First, while Columbia Basin salmon stocks, including Snake River salmon, have experienced relatively strong returns in recent years, wild Snake River salmon remain far from recovery. For instance, last year's "strong" run of more than 37,000 wild Snake River spring/summer chinook salmon was still under the federal government's interim recovery standards. A return of at least 42,000 fish for eight years in a row would be necessary to lift federal protections. The vast majority of the salmon returning to Columbia Basin rivers in recent years have been hatchery fish. The sorry state of Snake River sockeye illustrates the hazards of depending on hatcheries to prevent extinction: Last year only 52 sockeye, all conservation-hatchery bred, made it past the uppermost dam on the lower Snake.

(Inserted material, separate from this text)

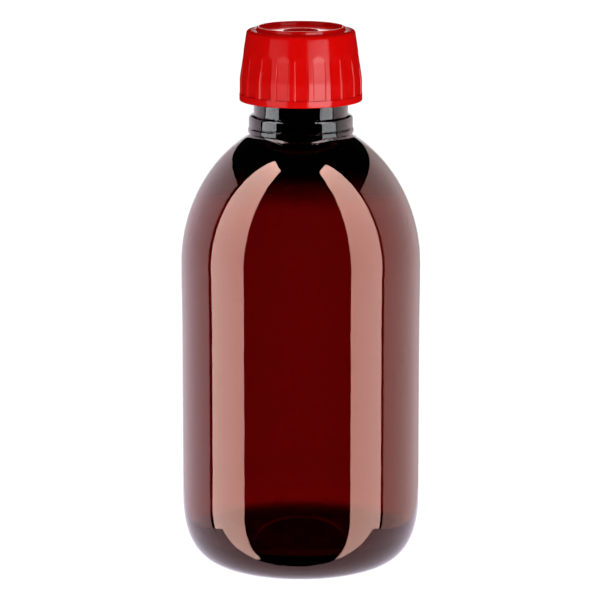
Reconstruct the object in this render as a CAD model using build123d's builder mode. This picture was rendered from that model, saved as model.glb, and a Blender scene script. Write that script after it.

Second, no one is talking about removing dams on the Columbia. What is being discussed is the possible removal of four low-value dams on the lower Snake. These dams provide less than 5 percent of the region's electricity and provide irrigation for less than one-tenth of a percent of the 7.3 million acres of land Sheahan says is irrigated by the Columbia-Snake river system. The conservative Rand Corp. concluded that the energy from the lower Snake dams is replaceable -- without harming the regional economy -- by investing in efficiency and renewable energy sources. Similarly, the U.S. Army Corps of Engineers has outlined ways to extend irrigation intakes to a free-flowing lower Snake River.
Recent salmon returns offer only a glimpse of what real salmon recovery could mean to the Northwest and its economy.